Problem is....liberals don’t have enough common sense for their own good! They will die with their ideology before saving themselves.
And, like a charcater out of Lewis Carroll’s fantasies, Obama handles the situation not merely by increasing spending, but by doing so exponentially and beyond any hope or possibility of ever paying off in our lifetimes.
It’s as if the family were going broke just handling the mortgage and the bills for food, clothing, and Grandma’s hip replacement, and Uncle Arnie went out and bought a mansion in the Hamptons, a yacht, a couple dozen Armani suits, a gold Rolex, and a Hummer, all on credit, and all on the strength of his janitor’s pension as collateral.

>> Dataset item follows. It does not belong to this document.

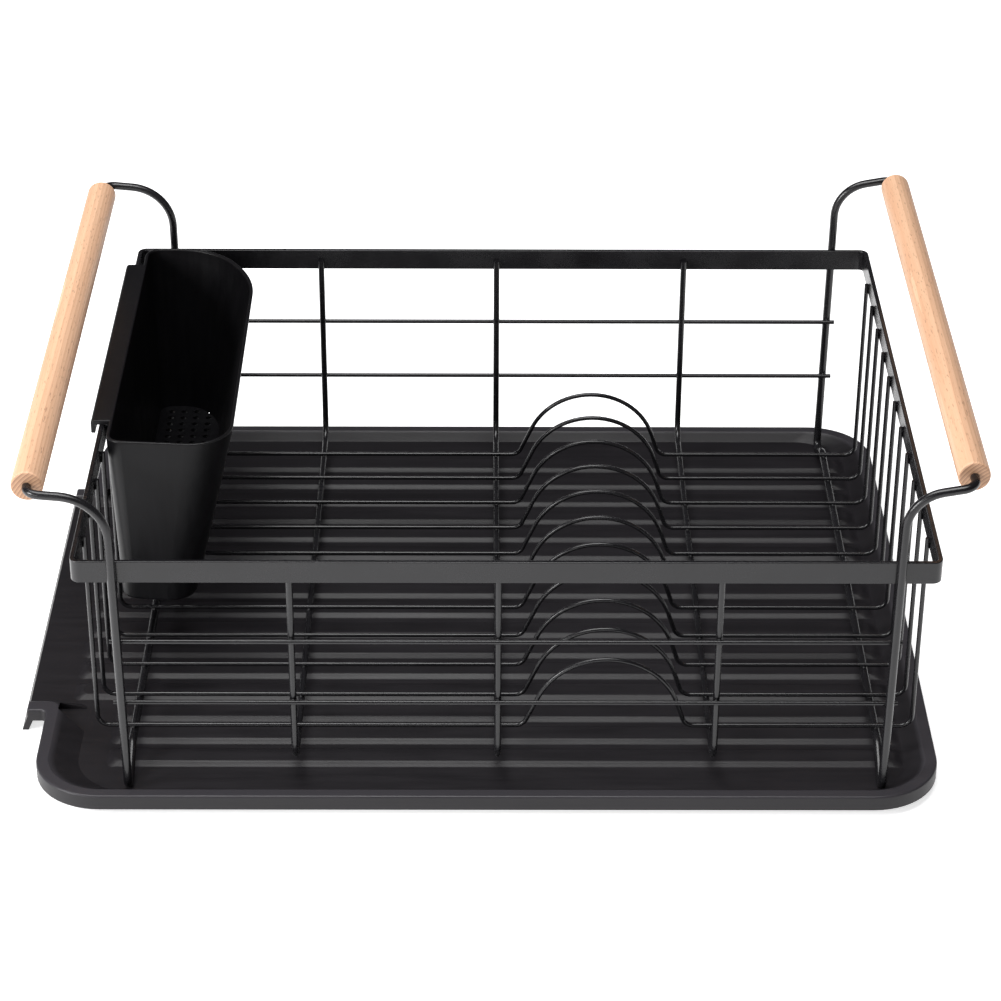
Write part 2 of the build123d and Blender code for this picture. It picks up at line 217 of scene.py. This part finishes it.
def cupPlastic():
    # denser black plastic, the same fine mould texture, drawn a little along its height
    material, tree, shader, coords = newMaterial("cupPlastic")
    place = coords.outputs["Object"]
    clouds = addNoise(tree, place, cupLook["clouds"], 4, 0.6, (-1200, 300))
    drawn = addNoise(tree, addStretch(tree, place, (60, 60, 5), (-1400, 50)), 6, 4, 0.6, (-1200, 50))
    grain = addNoise(tree, place, cupLook["grain"], 2, 0.6, (-1200, -250))
    blend = addMath(tree, "ADD", addMath(tree, "MULTIPLY", clouds, 0.5, (-950, 300)),
                    addMath(tree, "MULTIPLY", drawn, 0.5, (-950, 100)), (-750, 200))
    colour = addRamp(tree, blend, [(0.33, cupLook["dark"]), (0.67, cupLook["light"])], (-500, 250))
    tree.links.new(colour, shader.inputs["Base Color"])
    base = addRange(tree, blend, 0.35, 0.65, cupLook["roughLow"], cupLook["roughHigh"], (-500, -50))
    speckle = addRange(tree, grain, 0.3, 0.7, -0.03, 0.03, (-500, -250))
    tree.links.new(addMath(tree, "ADD", base, speckle, (-200, -50)), shader.inputs["Roughness"])
    tree.links.new(addBump(tree, grain, 0.4, cupLook["grainDepth"], (-200, -300)), shader.inputs["Normal"])
    shader.inputs["Specular IOR Level"].default_value = cupLook["gloss"]
    return material


beechLook = {"pale": (0.74, 0.475, 0.305), "warm": (0.58, 0.325, 0.195), "fleck": (0.26, 0.125, 0.070),
             "endPale": (0.46, 0.265, 0.155), "endDark": (0.20, 0.098, 0.052), "ringStep": 0.0017,
             "heartOffset": (0.021, -0.016)}


def beechWood(name, grip):
    # plain-sawn beech: growth rings off the heart, fine fibre, short ray flecks, darker end grain
    material, tree, shader, coords = newMaterial(name)
    axis = boxCentre(grip)
    centred = tree.nodes.new("ShaderNodeMapping")
    centred.location = (-1900, 200)
    centred.inputs["Location"].default_value = (-axis.x - beechLook["heartOffset"][0], 0,
                                                -axis.z - beechLook["heartOffset"][1])
    tree.links.new(coords.outputs["Object"], centred.inputs["Vector"])
    wood = centred.outputs["Vector"]
    warpNoise = tree.nodes.new("ShaderNodeTexNoise")
    warpNoise.location = (-1650, 0)
    warpNoise.inputs["Scale"].default_value = 9
    warpNoise.inputs["Detail"].default_value = 2
    tree.links.new(addStretch(tree, wood, (1, 0.35, 1), (-1850, -50)), warpNoise.inputs["Vector"])
    warp = tree.nodes.new("ShaderNodeVectorMath")
    warp.operation = "MULTIPLY_ADD"
    warp.location = (-1450, 100)
    warp.inputs[1].default_value = (0.004, 0.004, 0.004)
    tree.links.new(warpNoise.outputs["Color"], warp.inputs[0])
    tree.links.new(wood, warp.inputs[2])
    split = tree.nodes.new("ShaderNodeSeparateXYZ")
    split.location = (-1250, 200)
    tree.links.new(warp.outputs[0], split.inputs[0])
    flat = tree.nodes.new("ShaderNodeCombineXYZ")
    flat.location = (-1050, 200)
    tree.links.new(split.outputs["X"], flat.inputs["X"])
    tree.links.new(split.outputs["Z"], flat.inputs["Z"])
    length = tree.nodes.new("ShaderNodeVectorMath")
    length.operation = "LENGTH"
    length.location = (-850, 200)
    tree.links.new(flat.outputs[0], length.inputs[0])
    turns = addMath(tree, "DIVIDE", length.outputs["Value"], beechLook["ringStep"], (-650, 200))
    ring = addMath(tree, "FRACT", turns, 0.0, (-450, 200))
    fibre = addNoise(tree, addStretch(tree, wood, (420, 9, 420), (-1050, -200)), 3, 4, 0.6, (-850, -200))
    board = addNoise(tree, addStretch(tree, wood, (40, 3, 40), (-1050, -450)), 2, 3, 0.5, (-850, -450))
    ringTone = addMath(tree, "MULTIPLY", addMath(tree, "POWER", ring, 2.2, (-250, 200)), 0.34, (-100, 200))
    tone = addMath(tree, "ADD", ringTone, addMath(tree, "ADD",
                   addMath(tree, "MULTIPLY", fibre, 0.42, (-450, -150)),
                   addMath(tree, "MULTIPLY", board, 0.46, (-450, -350)), (-250, -200)), (50, 50))
    colour = addRamp(tree, tone, [(0.28, beechLook["pale"]), (0.78, beechLook["warm"])], (200, 150))
    fleckPlace = addStretch(tree, wood, (1500, 190, 1500), (-1050, -700))
    fleckNoise = addNoise(tree, fleckPlace, 1, 1, 0.5, (-850, -700))
    fleck = addRange(tree, fleckNoise, 0.62, 0.74, 0, 0.62, (-450, -650))
    flecked = addMix(tree, fleck, colour, (*beechLook["fleck"], 1), (500, 100))
    # end grain takes the finish darker
    ends = tree.nodes.new("ShaderNodeNewGeometry")
    ends.location = (200, -400)
    facing = tree.nodes.new("ShaderNodeSeparateXYZ")
    facing.location = (400, -400)
    turned = tree.nodes.new("ShaderNodeVectorMath")
    turned.operation = "ABSOLUTE"
    turned.location = (300, -400)
    tree.links.new(ends.outputs["Normal"], turned.inputs[0])
    tree.links.new(turned.outputs[0], facing.inputs[0])
    endShare = addRange(tree, facing.outputs["Y"], 0.55, 0.95, 0, 0.78, (600, -400))
    endTone = addRamp(tree, ring, [(0.1, beechLook["endPale"]), (0.9, beechLook["endDark"])], (600, -150))
    tree.links.new(addMix(tree, endShare, flecked, endTone, (900, 100)), shader.inputs["Base Color"])
    tree.links.new(addRange(tree, fibre, 0.3, 0.7, 0.42, 0.58, (900, -150)), shader.inputs["Roughness"])
    relief = addMath(tree, "SUBTRACT", fibre, fleck, (600, -650))
    tree.links.new(addBump(tree, relief, 0.3, 0.00012, (900, -400)), shader.inputs["Normal"])
    shader.location = (1200, 0)
    tree.nodes["Material Output"].location = (1500, 0)
    return material


def dress(node, material):
    for slot in frame["nodes"][node].material_slots:
        slot.material = material


coatMaterial = blackCoating()
for name in wireNodes:
    dress(name, coatMaterial)
dress("drip_tray", trayPlastic())
dress("cutlery_holder", cupPlastic())
for grip in ("left_grip", "right_grip"):
    dress(grip, beechWood(grip + "_beech", grip))
print("materials on the CAD pieces done")


beadLook = {"radius": 0.0012, "flat": 0.62, "long": 1.3, "riserSize": 0.85, "sink": 0.0001,
            "riserSink": 0.0002, "riserDrop": 0.0014, "frameDrop": 0.0016, "legInset": 0.0042,
            "floorBand": 0.0005}


def addBead(place, normal, along, size=1.0):
    # a small flat lump at a crossing; normal and along are axis numbers
    deselectAll()
    bpy.ops.mesh.primitive_ico_sphere_add(subdivisions=2, radius=beadLook["radius"] * size, location=place)
    bead = bpy.context.active_object
    stretch = [1.0, 1.0, 1.0]
    stretch[normal] = beadLook["flat"]
    stretch[along] = beadLook["long"]
    bead.scale = stretch
    bpy.ops.object.transform_apply(location=True, rotation=True, scale=True)
    return bead


def joinPieces(pieces, name):
    deselectAll()
    for piece in pieces:
        piece.select_set(True)
    bpy.context.view_layer.objects.active = pieces[0]
    bpy.ops.object.join()
    joined = bpy.context.active_object
    joined.name = name
    joined.data.name = name
    bpy.ops.object.shade_smooth()
    return joined


def floorRunX(carrier):
    # where a carrier wire crosses under the long wires
    mesh = frame["nodes"][carrier].data
    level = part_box("plate_wire_01")[0].z + beadLook["floorBand"]
    near = [v.co.x for v in mesh.vertices if v.co.z < level]
    return (min(near) + max(near)) / 2


beads = []
for wire in plateWires:
    low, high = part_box(wire)
    y = (low.y + high.y) / 2
    for carrier in midFrames + endFrames:
        beads.append(addBead((floorRunX(carrier), y, low.z + beadLook["sink"]), 2, 1))
    for side in (-1, 1):
        x = side * (high.x - beadLook["riserSink"])
        beads.append(addBead((x, y, high.z - beadLook["riserDrop"]), 0, 2, beadLook["riserSize"]))
print("weld beads under and beside the long wires:", len(beads))

for rail in rails:
    low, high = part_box(rail)
    z = (low.z + high.z) / 2
    front = low.y < 0
    for carrier in midFrames:
        x = boxCentre(carrier).x
        beads.append(addBead((x, high.y if front else low.y, z), 1, 0))
    for carrier in endFrames:
        side = -1 if carrier.startswith("left") else 1
        legX = side * (high.x - beadLook["legInset"])
        beads.append(addBead((legX, low.y if front else high.y, z), 1, 0))
for carrier in midFrames:
    low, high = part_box(carrier)
    for y in (low.y + beadLook["riserSink"], high.y - beadLook["riserSink"]):
        beads.append(addBead((boxCentre(carrier).x, y, high.z - beadLook["frameDrop"]), 1, 2))
weldBeads = joinPieces(beads, "weld_beads")
weldBeads.data.materials.clear()
weldBeads.data.materials.append(coatMaterial)
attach(weldBeads, "basket")
print("weld beads done")

# the stage: floor, lights and camera
stageLook = {"size": 8.0, "colour": (0.90, 0.90, 0.905), "glow": 0.70}
deselectAll()
bpy.ops.mesh.primitive_plane_add(size=stageLook["size"], location=(0, 0, 0))
floor = bpy.context.active_object
floor.name = "floor"
floorMaterial, _, floorShader, _ = newMaterial("paleFloor")
floorShader.inputs["Base Color"].default_value = (*stageLook["colour"], 1)
floorShader.inputs["Roughness"].default_value = 0.6
floorShader.inputs["Emission Color"].default_value = (1, 1, 1, 1)  # lit from below, like a light table
floorShader.inputs["Emission Strength"].default_value = stageLook["glow"]
floor.data.materials.append(floorMaterial)

lights = [
    {"name": "overhead", "place": (-0.25, -0.15, 1.7), "aim": (-0.05, 0.1, 0),
     "size": (1.5, 0.8), "power": 33},
    {"name": "leftKey", "place": (-1.5, -0.9, 0.8), "aim": (0, -0.05, 0.06),
     "size": (0.55, 0.7), "power": 30},
    {"name": "frontFill", "place": (-1.0, -2.0, 0.8), "aim": (0, 0, 0.08),
     "size": (1.0, 0.5), "power": 7},
]
for entry in lights:
    bpy.ops.object.light_add(type="AREA", location=entry["place"])
    lamp = bpy.context.active_object
    lamp.name = entry["name"]
    lamp.data.shape = "RECTANGLE"
    lamp.data.size, lamp.data.size_y = entry["size"]
    lamp.data.energy = entry["power"]
    aim = Vector(entry["aim"]) - Vector(entry["place"])
    lamp.rotation_euler = aim.to_track_quat("-Z", "Y").to_euler()
world = bpy.data.worlds.new("studio")
bpy.context.scene.world = world
bpy.context.scene.view_settings.view_transform = "Standard"
world.use_nodes = True
world.node_tree.nodes["Background"].inputs["Color"].default_value = (0.96, 0.93, 1, 1)
world.node_tree.nodes["Background"].inputs["Strength"].default_value = 0.09
print("lights and floor done")

cameraLook = {"place": (-0.01125, -1.44098, 0.92776), "down": 30.6048, "turn": 0.3642, "roll": 0.2877,
              "lens": 109.085}
bpy.ops.object.camera_add(location=cameraLook["place"])
camera = bpy.context.active_object
camera.data.lens = cameraLook["lens"]
camera.data.sensor_width = 36
turned = Matrix.Rotation(-math.radians(cameraLook["turn"]), 4, "Z")
tipped = Matrix.Rotation(math.radians(90 - cameraLook["down"]), 4, "X")
rolled = Matrix.Rotation(math.radians(cameraLook["roll"]), 4, "Z")
camera.matrix_world = Matrix.Translation(cameraLook["place"]) @ turned @ tipped @ rolled
bpy.context.scene.camera = camera
print("camera done")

So what percent of GNR (gross national revenues) is the deficit?
That number may scare and wake up some people.
April is when people who owe or expect to owe money mail their forms with last year's final reconciliation and first quarter estimated taxes. Did they separate out whether 2008 final reconciliation vs 2007 final was the problem or was it 2009 1st quarter estimate vs 2008 1st quarter estimate? Was there a drop in regular income and taxes on it, a drop in business schedule C and E business income from 2007 to 2008 or was the drop from 2007 capital gains to 2008 "OMG the market crashed" capital losses?
More specifics will point to the cause.
For those that HAVE gold, Wampum is what the government will give you for it when they confiscate it like they did in the 30's.